Contact information

Center for Language Sciences

Brain & Cognitive Sciences

University of Rochester

496 Meliora Hall

Rochester, NY 14627

 

Email: bpajak @ bcs.rochester.edu

Office: Meliora 496

Research interests

I am interested in understanding the nature of our linguistic knowledge and the way it is acquired. Specifically, the questions I am asking include:

  • How are complex linguistic patterns learned and represented in the mind?
  • What are the mechanisms behind generalization?
  • How do representations of multiple learned languages interact?

I explore these questions in the domain of phonological acquisition by investigating how adults process and learn novel speech sounds as a function of languages learned, either naturally or in the laboratory. In particular, I focus on how learners generalize from the properties of known languages when learning a new language. This approach allows us not only to gain a better understanding of the learning process itself, but also to probe how people encode the knowledge of languages they already speak. Furthermore, uncovering what drives generalization can help us find optimal learning conditions under which learners will maximize the benefits of their previous language knowledge while minimizing interference.

Hierarchical model of learning multiple languages

I have proposed a model of second (L2) and additional (Ln) language acquisition as a process of inductive inference where known languages serve as a resource that learners use to make implicit inferences about the properties of new languages. The model constitutes a novel way of approaching L2 and Ln acquisition and allows us to ask questions about generalization that have not been previously addressed. Other existing theories have instead focused on cases of native language (L1) interference, with facilitation (or positive transfer) predicted only when some linguistic properties happen to coincide in L1 and L2.
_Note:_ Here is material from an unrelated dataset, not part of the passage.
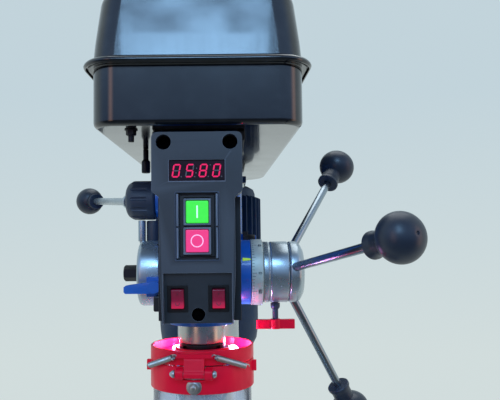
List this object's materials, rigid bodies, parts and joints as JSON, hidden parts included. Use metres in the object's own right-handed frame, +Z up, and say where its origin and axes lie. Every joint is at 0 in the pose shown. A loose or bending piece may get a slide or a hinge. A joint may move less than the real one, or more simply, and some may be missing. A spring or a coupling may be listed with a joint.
{
  "type": "drill press",
  "caption": "Bench drill press with belt cover, front control panel, three-spoke quill feed, hinged chuck guard and tilting table on a column.",
  "frame": {"origin": "on the underside of the base, straight below the spindle axis", "axes": "+X to the operator's right, +Y from the operator towards the column, +Z up along the spindle"},
  "size_m": [0.3332, 0.5435, 0.93],
  "materials": {
    "blue_paint": "hammered gloss enamel",
    "black_paint": "gloss powder coat",
    "grey_paint": "satin enamel",
    "red_paint": "gloss enamel",
    "cast_iron": "ground flat, oiled",
    "steel": "ground and polished",
    "chrome": "bright",
    "dial": "satin, engraved scale",
    "black_plastic": "fine moulded grain",
    "gloss_black": "polished",
    "red_plastic": "translucent, lit",
    "green_plastic": "satin",
    "clear_plastic": "clear polycarbonate",
    "belt_rubber": "matte"
  },
  "bodies": {
    "frame": {"base_casting": "blue_paint", "column_flange": "blue_paint", "column_tube": "steel", "rack_collar": "blue_paint", "head_casting": "blue_paint", "spring_cap": "chrome", "spring_nut": "black_paint", "return_spring": "steel", "belt_pan": "black_paint", "lid_hinge_pin": "steel", "drive_belt": "belt_rubber", "motor_housing": "grey_paint", "control_box": "black_plastic", "control_face": "black_plastic", "display_window": "gloss_black"},
    "rack_carrier": {"lift_rack": "steel"},
    "bracket": {"table_bracket": "blue_paint"},
    "table": {"table": "cast_iron"},
    "bracket_lock": {"bracket_lock_lever": "black_plastic"},
    "crank": {"crank_pinion": "steel", "crank_arm": "black_paint", "crank_knob": "gloss_black"},
    "quill": {"quill": "steel", "quill_bearing": "steel", "quill_nose_nut": "black_paint", "guard_ring": "red_paint", "guard_spring_left": "steel", "guard_spring_right": "steel"},
    "guard": {"guard_band": "red_paint", "guard_shield": "clear_plastic", "guard_pin": "chrome"},
    "spindle": {"spindle": "steel", "chuck_body": "chrome"},
    "chuck_sleeve": {"chuck_sleeve": "chrome"},
    "chuck_jaw_1": {"chuck_jaw_1": "steel"},
    "chuck_jaw_2": {"chuck_jaw_2": "steel"},
    "chuck_jaw_3": {"chuck_jaw_3": "steel"},
    "feed": {"feed_shaft": "steel", "feed_hub": "chrome", "feed_spoke_1": "chrome", "feed_knob_1": "gloss_black", "feed_spoke_2": "chrome", "feed_knob_2": "gloss_black", "feed_spoke_3": "chrome", "feed_knob_3": "gloss_black"},
    "depth_stop": {"depth_ring": "dial", "depth_collar": "chrome"},
    "depth_lock": {"depth_lock_wing": "red_paint"},
    "quill_lock": {"quill_lock_lever": "blue_paint"},
    "speed_lever": {"speed_hub": "black_plastic", "speed_rod": "chrome", "speed_ball": "gloss_black"},
    "lid": {"belt_lid": "black_paint"},
    "spindle_drive": {"spindle_pulley": "steel"},
    "motor_drive": {"motor_pulley": "steel", "motor_rotor": "steel"},
    "start_button": {"start_button": "green_plastic"},
    "stop_button": {"stop_button": "red_plastic"},
    "rocker_left": {"rocker_left": "red_plastic"},
    "rocker_right": {"rocker_right": "red_plastic"}
  },
  "joints": [
    {"name": "table_swing", "type": "hinge", "parent": "frame", "child": "rack_carrier", "pos_m": [0, 0.16, 0.3], "axis": [0, 0, 1], "range_deg": [-90, 90]},
    {"name": "table_lift", "type": "slide", "parent": "rack_carrier", "child": "bracket", "axis": [0, 0, 1], "range_m": [-0.16, 0.11]},
    {"name": "crank_turn", "type": "hinge", "parent": "bracket", "child": "crank", "pos_m": [0, 0.2158, 0.296], "axis": [1, 0, 0], "range_deg": [-764, 525.5]},
    {"name": "table_tilt", "type": "hinge", "parent": "bracket", "child": "table", "pos_m": [0, 0.044, 0.3], "axis": [0, 1, 0], "range_deg": [-45, 45]},
    {"name": "bracket_lock_turn", "type": "hinge", "parent": "bracket", "child": "bracket_lock", "pos_m": [-0.08, 0.16, 0.294], "axis": [1, 0, 0], "range_deg": [0, 60]},
    {"name": "quill_feed", "type": "slide", "parent": "frame", "child": "quill", "axis": [0, 0, -1], "range_m": [0, 0.065], "stiffness_N_per_m": 600, "springref_m": -0.09},
    {"name": "feed_turn", "type": "hinge", "parent": "frame", "child": "feed", "pos_m": [0.06, 0.03, 0.668], "axis": [1, 0, 0], "range_deg": [0, 355]},
    {"name": "guard_flip", "type": "hinge", "parent": "quill", "child": "guard", "pos_m": [-0.00496, -0.05156, 0.585], "axis": [-0.9954, 0.0958, 0], "range_deg": [0, 95], "deforming": ["guard_spring_left", "guard_spring_right"]},
    {"name": "spindle_spin", "type": "hinge", "parent": "quill", "child": "spindle", "pos_m": [0, 0, 0.6], "axis": [0, 0, 1], "continuous": true},
    {"name": "spindle_pulley_spin", "type": "hinge", "parent": "frame", "child": "spindle_drive", "pos_m": [0, 0, 0.829], "axis": [0, 0, 1], "continuous": true},
    {"name": "motor_spin", "type": "hinge", "parent": "frame", "child": "motor_drive", "pos_m": [-0.003, 0.282, 0.7], "axis": [0, 0, 1], "continuous": true},
    {"name": "chuck_turn", "type": "hinge", "parent": "spindle", "child": "chuck_sleeve", "pos_m": [0, 0, 0.56], "axis": [0, 0, 1], "range_deg": [0, 720]},
    {"name": "chuck_jaw_1_slide", "type": "slide", "parent": "spindle", "child": "chuck_jaw_1", "axis": [-0.2588, 0, -0.9659], "range_m": [0, 0.009]},
    {"name": "chuck_jaw_2_slide", "type": "slide", "parent": "spindle", "child": "chuck_jaw_2", "axis": [0.1294, -0.2241, -0.9659], "range_m": [0, 0.009]},
    {"name": "chuck_jaw_3_slide", "type": "slide", "parent": "spindle", "child": "chuck_jaw_3", "axis": [0.1294, 0.2241, -0.9659], "range_m": [0, 0.009]},
    {"name": "depth_set", "type": "hinge", "parent": "feed", "child": "depth_stop", "pos_m": [0.06, 0.03, 0.668], "axis": [1, 0, 0], "range_deg": [0, 340]},
    {"name": "depth_lock_turn", "type": "hinge", "parent": "depth_stop", "child": "depth_lock", "pos_m": [0.071, 0.03, 0.62], "axis": [0, 0, 1], "range_deg": [0, 90]},
    {"name": "quill_lock_turn", "type": "hinge", "parent": "frame", "child": "quill_lock", "pos_m": [-0.042, -0.02, 0.657], "axis": [0, 1, 0], "range_deg": [0, 50]},
    {"name": "speed_change", "type": "hinge", "parent": "frame", "child": "speed_lever", "pos_m": [-0.06, 0.04, 0.741], "axis": [1, 0, 0], "range_deg": [-30, 90]},
    {"name": "lid_open", "type": "hinge", "parent": "frame", "child": "lid", "pos_m": [0, 0.369, 0.845], "axis": [-1, 0, 0], "range_deg": [0, 75]},
    {"name": "start_press", "type": "slide", "parent": "frame", "child": "start_button", "axis": [0, 1, 0], "range_m": [0, 0.003], "stiffness_N_per_m": 500, "springref_m": -0.001},
    {"name": "stop_press", "type": "slide", "parent": "frame", "child": "stop_button", "axis": [0, 1, 0], "range_m": [0, 0.003], "stiffness_N_per_m": 500, "springref_m": -0.001},
    {"name": "rocker_left_tip", "type": "hinge", "parent": "frame", "child": "rocker_left", "pos_m": [-0.017, -0.067, 0.6503], "axis": [-1, 0, 0], "range_deg": [0, 18]},
    {"name": "rocker_right_tip", "type": "hinge", "parent": "frame", "child": "rocker_right", "pos_m": [0.017, -0.067, 0.6503], "axis": [-1, 0, 0], "range_deg": [0, 18]}
  ],
  "couplings": [
    {"joint": "crank_turn", "follows": "table_lift", "rad_per_m": 83.333},
    {"joint": "feed_turn", "follows": "quill_feed", "rad_per_m": 95.238},
    {"joint": "spindle_pulley_spin", "follows": "spindle_spin", "ratio": 1},
    {"joint": "motor_spin", "follows": "spindle_spin", "ratio": 2.3913},
    {"joint": "chuck_jaw_1_slide", "follows": "chuck_turn", "m_per_rad": 0.000716},
    {"joint": "chuck_jaw_2_slide", "follows": "chuck_turn", "m_per_rad": 0.000716},
    {"joint": "chuck_jaw_3_slide", "follows": "chuck_turn", "m_per_rad": 0.000716}
  ]
}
The main prediction of the model is that, if learners indeed use their previous language knowledge as a basis for inferences about the language they are currently learning, then we should be able to find evidence of L1-to-L2 facilitation that goes beyond immediate similarities between the two languages and that cannot be explained by direct positive transfer. That is, there should be signs of generalization from the properties of known languages reaching beyond the actual data available to a learner. In my dissertation work I tested this general prediction in the areas of speech perception and speech category learning. The results show that learners are able to take advantage of their current linguistic knowledge by generalizing fine phonetic detail across different segments and across languages.


Theoretical phonology

My contribution to the field of theoretical phonology includes my work with Eric Baković on phonological variation patterns and the possible ways to account for them in phonological theory. We have been looking more closely at a case of morpho-phonological variation in Polish:

  • The proclitic /z/ is involved in an intricate pattern of variation: in some contexts it undergoes optional place assimilation to the following coronal strident, and in other contexts it undergoes optional vowel epenthesis. We argued that the optionality of the latter process is in fact conditioned by the optionality of the former. (See our 2010 NLLT paper.)

In another project I proposed a set of contextual OT constraints on geminate consonants, and showed how they account for the distribution and conspiratory behavior of geminates in Polish. (See my 2009 paper in the Proceedings of BLS.)